Stemming of the tokenized corpus:

In [24]:
import pickle

# Loading the stemmed tokens list from the pregenerated pickle file
pick_file = open("./datasets/texts_stem.p", mode='rb')
texts_stem = pickle.load(pick_file)

# Printing the 20 first stemmed tokens from the "On the Origin of Species" book
print(texts_stem[titles_idx['OriginofSpecies']][:20])

UnpicklingError: invalid load key, '\xef'.


Building a bag-of-words model

In [7]:
from gensim import corpora

# Creating a dictionary from the stemmed tokens
dictionary = corpora.Dictionary(texts_stem)

bows = [dictionary.doc2bow(book) for book in texts_stem]

# Printing the first five elements of the On the Origin of species' BoW model
bows[ori][:5]

ModuleNotFoundError: No module named 'gensim'


Finding the most common words of a given book

In [None]:
import pandas as pd

# Converting the BoW model for "On the Origin of Species" into a DataFrame
df_bow_origin = pd.DataFrame(bows[ori])

# Adding the column names to the DataFrame
df_bow_origin.columns = ["index", "occurences"]
df_bow_origin.head()

# Adding a column containing the token corresponding to the dictionary index
df_bow_origin['token'] = [dictionary[i] for i in df_bow_origin['index']]
df_bow_origin.tail()

# Sorting the DataFrame by descending number of occurrences and print the first 10 values
df_bow_origin.sort_values(by='occurences', ascending=False).head(10)


Building a tf-idf model

In [None]:
from gensim.models import TfidfModel

# Generate the tf-idf model
model = TfidfModel(bows)

model[bows[ori][:5]]

The results of the tf-idf model

In [None]:
# Converting the tf-idf model for "On the Origin of Species" into a DataFrame
df_tfidf = pd.DataFrame(model[bows[ori]])
df_tfidf.head()

df_tfidf.columns = ['id', 'scores']

# Adding the tokens corresponding to the numerical indices for better readability
df_tfidf['token'] = [dictionary[i] for i in df_tfidf.id]
df_tfidf.tail()

df_tfidf.sort_values(by='scores', ascending=False).head(10)

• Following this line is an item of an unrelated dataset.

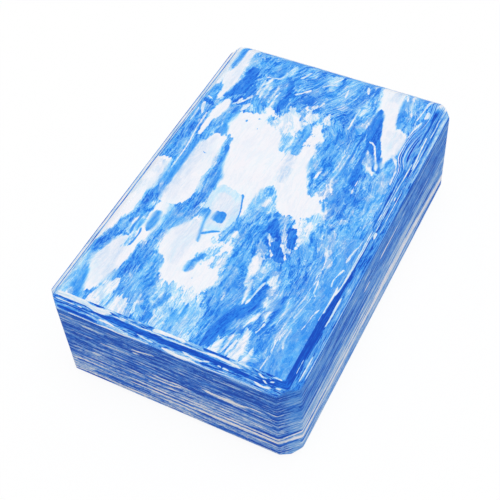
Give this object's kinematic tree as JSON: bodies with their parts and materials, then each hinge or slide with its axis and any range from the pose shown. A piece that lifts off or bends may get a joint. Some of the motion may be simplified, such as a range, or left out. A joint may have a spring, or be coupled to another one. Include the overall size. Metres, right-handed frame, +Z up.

Computing distance between texts

In [None]:
from gensim import similarities

# Computing the similarity matrix (pairwise distance between all texts)
sims = similarities.MatrixSimilarity(model[bows])

sim_df = pd.DataFrame(list(sims))
sim_df.head()

sim_df.columns = titles
sim_df.index = titles

sim_df.head(10)


The book most similar to "On the Origin of Species"

In [None]:

%matplotlib inline
import matplotlib.pyplot as plt

# Selecting the column corresponding to "On the Origin of Species" and 
v = sim_df['OriginofSpecies']

v_sorted = v.sort_values()
v_sorted[:5]

plot_sim = v_sorted.plot.barh(x='lab', y='val', rot=0).plot()

plt.xlabel("Cosine distance")
plt.ylabel("")
plt.title("Most similar books to 'On the Origin of Species'")


## Books having similar content

In [None]:
from scipy.cluster import hierarchy

# Computeing the clusters from the similarity matrix, using the Ward variance minimization algorithm
Z = hierarchy.linkage(sim_df, 'ward')

# Displaying this result as a horizontal dendrogram
a = hierarchy.dendrogram(Z, leaf_font_size=8, labels=sim_df.index, orientation='left')